- Theatrical release poster
- Kanji: サイドウェイズ
- Literal meaning: Sideways
- Directed by: Cellin Gluck
- Screenplay by: Uesugi Takayuki
- Story by: Alexander Payne; Jim Taylor;
- Based on: Sideways (2004) Sideways (novel) by Rex Pickett
- Produced by: Chihiro Kameyama; Toru Miyazawa; Kazutoshi Wadakura;
- Starring: Fumiyo Kohinata; Katsuhisa Namase; Kyôka Suzuki; Rinko Kikuchi;
- Cinematography: Gary Waller
- Edited by: Jim Munro
- Music by: Jake Shimabukuro
- Production companies: Fuji TV Cine Bazar Protean Image Group
- Distributed by: 20th Century Fox Japan
- Release dates: September 27, 2009 (Wine Country Film Festival); October 31, 2009 (Japan);
- Running time: 123 minutes
- Countries: Japan; United States;
- Languages: Japanese; English;
- Budget: $3 million
- Box office: $1.5 million

= Sideways (2009 film) =

2009 comedy-drama film by Cellin Gluck

Sideways (サイドウェイズ, Saidoweizu) is a 2009 comedy-drama film directed by Cellin Gluck that is a remake of the 2004 Academy Award–nominated film Sideways. Unlike its predecessor that was set in the Santa Barbara wine country, it is primarily set in the Napa Valley wine region.

==Plot==
Michio Saito is a middle-aged Japanese screenwriter with little success. He is a former foreign student who returns to California to attend the wedding of his best friend, Daisuke Uehara, to an Alli, an American.

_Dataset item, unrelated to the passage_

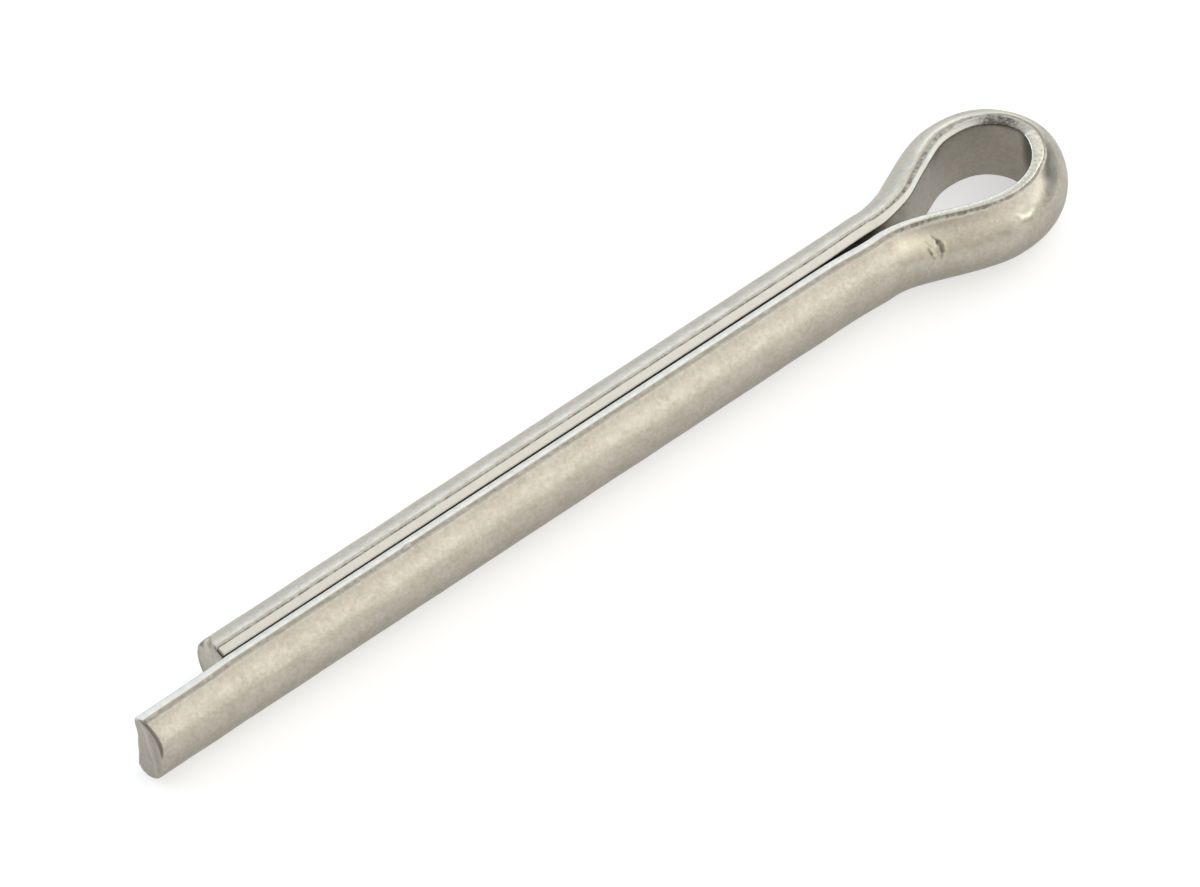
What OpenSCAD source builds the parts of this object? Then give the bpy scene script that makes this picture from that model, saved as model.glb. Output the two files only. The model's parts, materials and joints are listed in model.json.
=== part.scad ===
// Cotter pin: half-round wire bent double, with an eye at the fold and two legs that lie flat to flat.
// Millimetres. The shank's axis is X. The necks start at X = 0, the legs run to +X and the eye is at -X.
// The eye lies in the XY plane, and the pin rests on the narrow lands along the edges of its flat faces.

/* [Wire] */
// Diameter across the two closed legs
shank_d = 2.9; // [2.6:0.02:3.2]
// Gap between the flat faces of the two legs
leg_gap = 0.12; // [0.04:0.01:0.3]
// Height of the wire's flat face
flat_h = 2.62; // [2.3:0.02:2.7]
// Slope of the narrow land along each edge of the flat face
land_slope = 13; // [4:1:18]

/* [Legs] */
// Length of the short leg, from its neck to its end
short_leg = 27.1; // [12:0.1:60]
// How far the long leg reaches past the short one
leg_step = 3.6; // [0:0.1:8]
// Slant of each leg's sheared end, set back on the outside
shear_slant = 2; // [0:0.5:15]

/* [Eye] */
// Radius of the flat face around the eye
eye_r = 1.52; // [1.4:0.01:2]
// Distance from the start of the necks to the far wall inside the eye
eye_reach = 6.24; // [5.8:0.02:9]
// Thickness of the wire around the eye
eye_wire = 1.26; // [1.1:0.01:1.4]
// Radius of the flat face at each neck
neck_r = 2.63; // [2.2:0.01:3]

/* [Hidden] */
$fn = 96;
shank_r = shank_d / 2;
eye_x = eye_r - eye_reach;
eye_axis_r = eye_r + eye_wire - shank_r;
neck_y = leg_gap / 2 + neck_r;
// Larger than any part of the wire's section, for cuts that have to clear it
clear = 2 * shank_d;

// Each side of the pin follows a leg, an arc about (0, neck_y), a straight run and an arc about
// (eye_x, 0). These give the turn at the neck and the straight run's length from the two arcs' radii.
centres = norm([eye_x, neck_y]);
function neck_turn(neck, eye) = asin((neck + eye) / centres) - atan2(neck_y, -eye_x);
function run_length(neck, eye) = sqrt(pow(centres, 2) - pow(neck + eye, 2));

// All the space on one side of the plane X = 0
module behind() {
    translate([-2 * clear, -clear, -clear]) cube([2 * clear, 2 * clear, 2 * clear]);
}

// Turns a profile about the Z axis, without the part of it that lies past the axis
module turned() {
    rotate_extrude() intersection() {
        children();
        translate([0, -clear]) square([2 * clear, 2 * clear]);
    }
}

// Sweeps a profile, drawn as (distance outwards, height), along one side of the pin
module sweep_side(neck, eye, leg) {
    turn = neck_turn(neck, eye);
    run = run_length(neck, eye);
    translate([0, neck_y - neck, 0]) rotate([90, 0, 90]) linear_extrude(leg) children();
    translate([0, neck_y, 0]) {
        difference() {
            intersection() {
                turned() translate([neck, 0]) mirror([1, 0]) children();
                behind();
            }
            rotate([0, 0, -turn]) behind();
        }
        rotate([0, 0, -turn]) translate([-run, -neck, 0]) {
            rotate([90, 0, 90]) linear_extrude(run) children();
            translate([0, -eye, 0]) intersection() {
                turned() translate([eye, 0]) children();
                behind();
            }
        }
    }
}

// The wire's round back, before its flat face and lands are cut
module round_back() {
    circle(shank_r);
}

// Everything that the half-round section leaves out: the far side of the flat face, and above each land
module cut_away() {
    land_rise = clear * tan(land_slope);
    polygon([
        [-clear, -clear], [clear, -clear],
        [clear, -flat_h / 2 - land_rise], [0, -flat_h / 2],
        [0, flat_h / 2], [clear, flat_h / 2 + land_rise],
        [clear, clear], [-clear, clear]
    ]);
}

module side(leg) {
    intersection() {
        difference() {
            sweep_side(neck_y, eye_axis_r, leg) round_back();
            sweep_side(neck_r, eye_r, leg + clear) cut_away();
            translate([leg, leg_gap / 2, 0]) rotate([0, 0, 180 + shear_slant]) behind();
        }
        translate([-clear - leg, 0, -clear]) cube([2 * (clear + leg), clear, 2 * clear]);
    }
}

module cotter_pin() {
    color("silver") {
        side(short_leg + leg_step);
        mirror([0, 1, 0]) side(short_leg);
    }
}

cotter_pin();
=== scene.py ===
"""Cotter pin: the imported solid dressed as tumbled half-round steel wire, on a pale floor.

The pin lies along X: the legs run to +X from the necks at X = 0, and the eye is at -X in the XY plane.
Lengths below are in millimetres unless a name says otherwise, and MM turns them into metres.
"""
import json
import math

import bpy
import numpy as np
from mathutils import Matrix, Vector


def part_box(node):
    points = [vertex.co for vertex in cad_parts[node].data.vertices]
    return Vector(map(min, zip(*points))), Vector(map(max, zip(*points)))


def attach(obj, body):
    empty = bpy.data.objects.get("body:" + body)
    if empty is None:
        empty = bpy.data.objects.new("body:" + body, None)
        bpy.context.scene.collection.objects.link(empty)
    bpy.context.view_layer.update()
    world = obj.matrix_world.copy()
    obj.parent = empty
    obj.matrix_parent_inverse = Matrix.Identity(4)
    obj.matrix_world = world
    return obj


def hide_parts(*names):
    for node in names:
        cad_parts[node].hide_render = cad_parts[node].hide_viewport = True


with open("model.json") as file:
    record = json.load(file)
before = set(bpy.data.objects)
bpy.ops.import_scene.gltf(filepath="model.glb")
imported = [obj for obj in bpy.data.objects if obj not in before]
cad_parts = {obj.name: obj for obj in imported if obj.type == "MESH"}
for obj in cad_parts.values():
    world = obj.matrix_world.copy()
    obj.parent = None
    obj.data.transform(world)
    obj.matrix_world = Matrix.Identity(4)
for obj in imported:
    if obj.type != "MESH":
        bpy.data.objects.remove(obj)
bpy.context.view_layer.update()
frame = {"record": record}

MM = 0.001
NODE = "cotter_pin"
low, high = (np.array(corner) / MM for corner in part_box(NODE))
shank_r = frame["record"]["mounts"][0]["dims"]["r_mm"]

# The line that the wire's flat face follows. Each half of the eye opens from the neck as u**opens and
# closes at the far end as (1 - u)**closes, where u runs from 0 at the neck to 1 at the far end. half_width
# is the most that it opens, and skew moves that place along the eye.
LONG, SHORT = 1, -1
# Half the gap between the legs, at the neck and at the short leg's end
half_gap = {"neck": 0.026, "end": 0.015}
# The legs' nominal ends lie leg_step (short) and end_margin (long) before the solid's end
leg_step, end_margin = 3.66, 0.01
leg_end = {LONG: high[0] - end_margin, SHORT: high[0] - leg_step}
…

Uehara is a former actor who has lived in California since college and is now a restaurant manager. Before the wedding, the two men take one last bachelor trip to the Napa Valley wine country, where they meet a woman that Saito once tutored and admired, Mayuko Tanaka, and her barista friend, Mina Parker. Tanaka and Saito rekindle their acquaintance, and Parker and Uehara become romantically entangled.

==Cast==
The actors include:
- Fumiyo Kohinata as Michio Saito
- Katsuhisa Namase as Daisuke Uehara
- Kyôka Suzuki as Mayuko Tanaka
- Rinko Kikuchi as Mina Parker
- Anna Easteden as Alli

==Critical reception==
The Japan Times, "So, though Gluck's "Sideways" is predictable and tame compared to Payne's, its message of openness and tolerance is hard to fault. And if it lures more Japanese tourists to California, now an economic basket-case in desperate need of their yen, it is serving a useful purpose. I raise my glass to it — sideways."